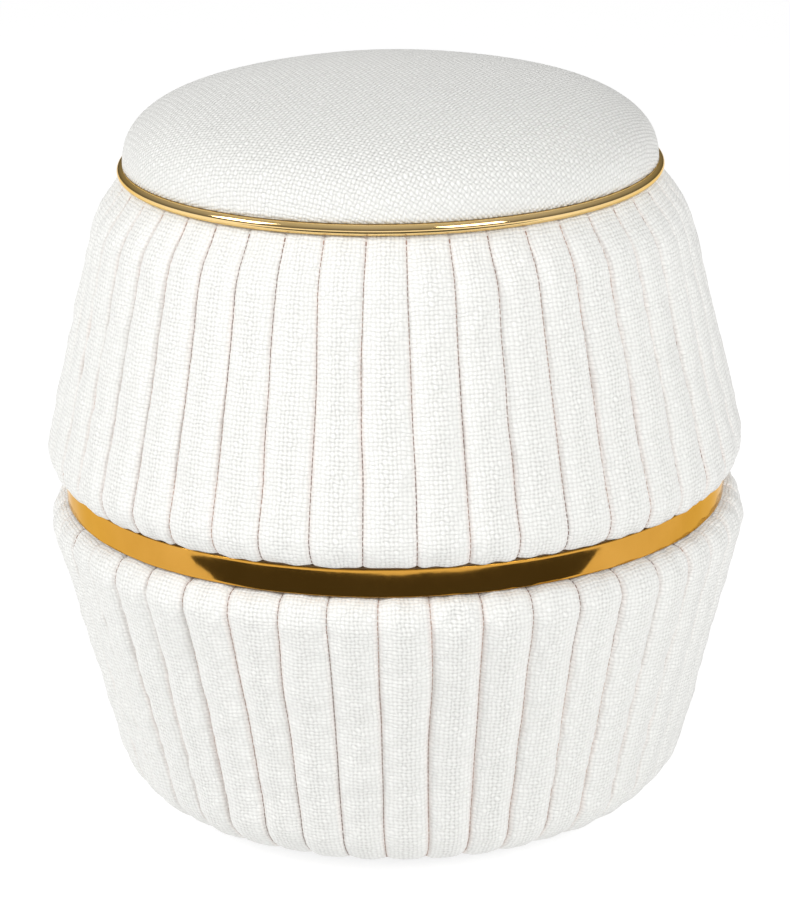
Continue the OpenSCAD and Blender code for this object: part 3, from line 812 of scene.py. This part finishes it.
def make_seat():
    """One domed cushion: a grid laid over the crown, closed below by its hem and its board's recess."""
    reach, angle, distance, radius, height = seat_grid(SEAT_CELLS)
    height = height + seat_lumps(reach, angle) + seat_blown()
    top = np.stack([radius * np.cos(angle), radius * np.sin(angle), height], -1).reshape(-1, 3) * MM
    flat = np.stack([distance * np.cos(angle), distance * np.sin(angle)], -1).reshape(-1, 2) * MM
    index, quads = cells_faces(SEAT_CELLS)
    rim = np.concatenate([index[0, :-1], index[:-1, -1], index[-1, :0:-1], index[:0:-1, 0]])
    below = groove(100, 168, 8) + [(HEM_R, SEAT_Z), (HEM_R, SEAT_Z + COVER_T),
                                   (SEAT_BOARD_R, SEAT_Z + COVER_T), (SEAT_BOARD_R, SEAT_BOARD_TOP)]
    rim_angle = angle.reshape(-1)[rim]
    verts, faces, laid = [top], quads.tolist(), [flat]
    before, total = rim, len(top)
    for radius_mm, z in below:
        ring = np.stack([radius_mm * np.cos(rim_angle), radius_mm * np.sin(rim_angle),
                         np.full(len(rim), z)], 1) * MM
        verts.append(ring)
        laid.append(ring[:, :2])
        now = np.arange(total, total + len(rim))
        faces += np.stack([before, now, np.roll(now, -1), np.roll(before, -1)], 1).tolist()
        before = now
        total += len(rim)
    verts.append(np.array([[0, 0, SEAT_BOARD_TOP]]) * MM)
    laid.append(np.zeros((1, 2)))
    faces += [[a, total, b] for a, b in zip(before.tolist(), np.roll(before, -1).tolist())]
    corners = np.array([i for face in faces for i in face])
    uv = {"weave": np.concatenate(laid)[corners]}
    mesh = build_mesh("seat_cushion", np.concatenate(verts), faces, uv)
    piece = new_object(mesh, material=SEAT_CLOTH)
    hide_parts("seat_cover", "seat_wadding", "seat_foam")


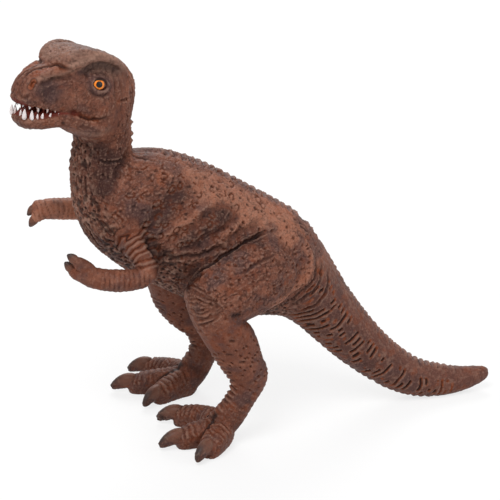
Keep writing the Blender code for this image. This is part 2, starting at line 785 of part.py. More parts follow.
☆ ☆ ☆ ☆ ☆ ☆ ☆
Your instructions. Write out the records above again, keeping each one identical to the original.

Solution for this exercise.
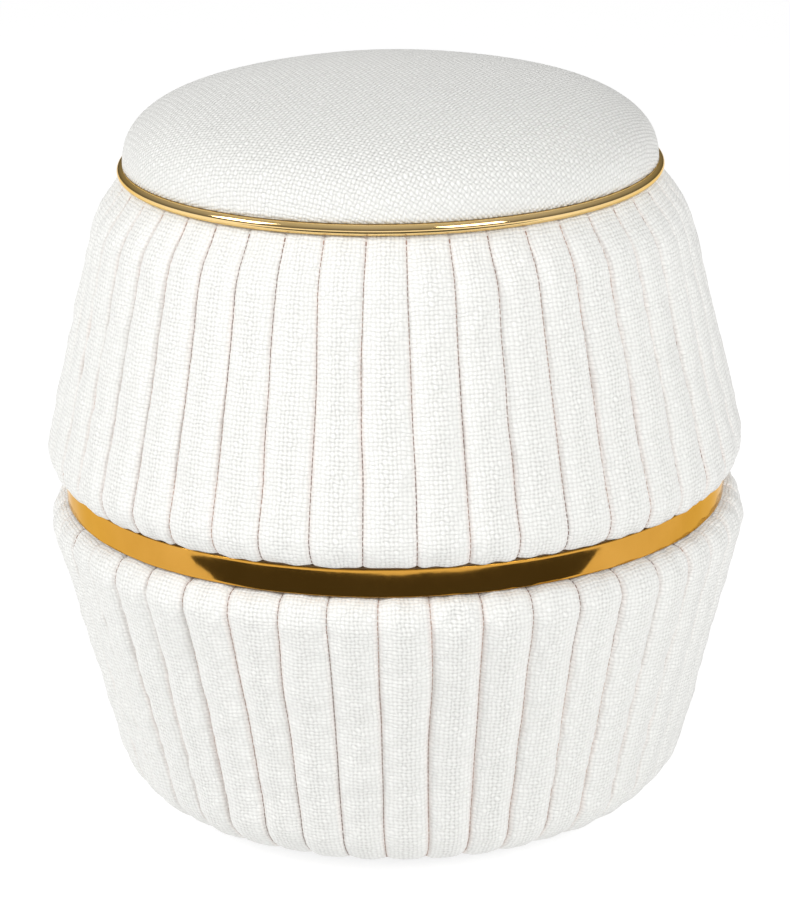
Continue the OpenSCAD and Blender code for this object: part 3, from line 812 of scene.py. This part finishes it.
def make_seat():
    """One domed cushion: a grid laid over the crown, closed below by its hem and its board's recess."""
    reach, angle, distance, radius, height = seat_grid(SEAT_CELLS)
    height = height + seat_lumps(reach, angle) + seat_blown()
    top = np.stack([radius * np.cos(angle), radius * np.sin(angle), height], -1).reshape(-1, 3) * MM
    flat = np.stack([distance * np.cos(angle), distance * np.sin(angle)], -1).reshape(-1, 2) * MM
    index, quads = cells_faces(SEAT_CELLS)
    rim = np.concatenate([index[0, :-1], index[:-1, -1], index[-1, :0:-1], index[:0:-1, 0]])
    below = groove(100, 168, 8) + [(HEM_R, SEAT_Z), (HEM_R, SEAT_Z + COVER_T),
                                   (SEAT_BOARD_R, SEAT_Z + COVER_T), (SEAT_BOARD_R, SEAT_BOARD_TOP)]
    rim_angle = angle.reshape(-1)[rim]
    verts, faces, laid = [top], quads.tolist(), [flat]
    before, total = rim, len(top)
    for radius_mm, z in below:
        ring = np.stack([radius_mm * np.cos(rim_angle), radius_mm * np.sin(rim_angle),
                         np.full(len(rim), z)], 1) * MM
        verts.append(ring)
        laid.append(ring[:, :2])
        now = np.arange(total, total + len(rim))
        faces += np.stack([before, now, np.roll(now, -1), np.roll(before, -1)], 1).tolist()
        before = now
        total += len(rim)
    verts.append(np.array([[0, 0, SEAT_BOARD_TOP]]) * MM)
    laid.append(np.zeros((1, 2)))
    faces += [[a, total, b] for a, b in zip(before.tolist(), np.roll(before, -1).tolist())]
    corners = np.array([i for face in faces for i in face])
    uv = {"weave": np.concatenate(laid)[corners]}
    mesh = build_mesh("seat_cushion", np.concatenate(verts), faces, uv)
    piece = new_object(mesh, material=SEAT_CLOTH)
    hide_parts("seat_cover", "seat_wadding", "seat_foam")


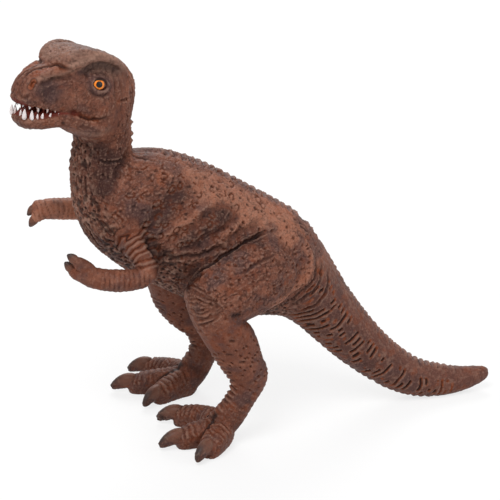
Keep writing the Blender code for this image. This is part 2, starting at line 785 of part.py. More parts follow.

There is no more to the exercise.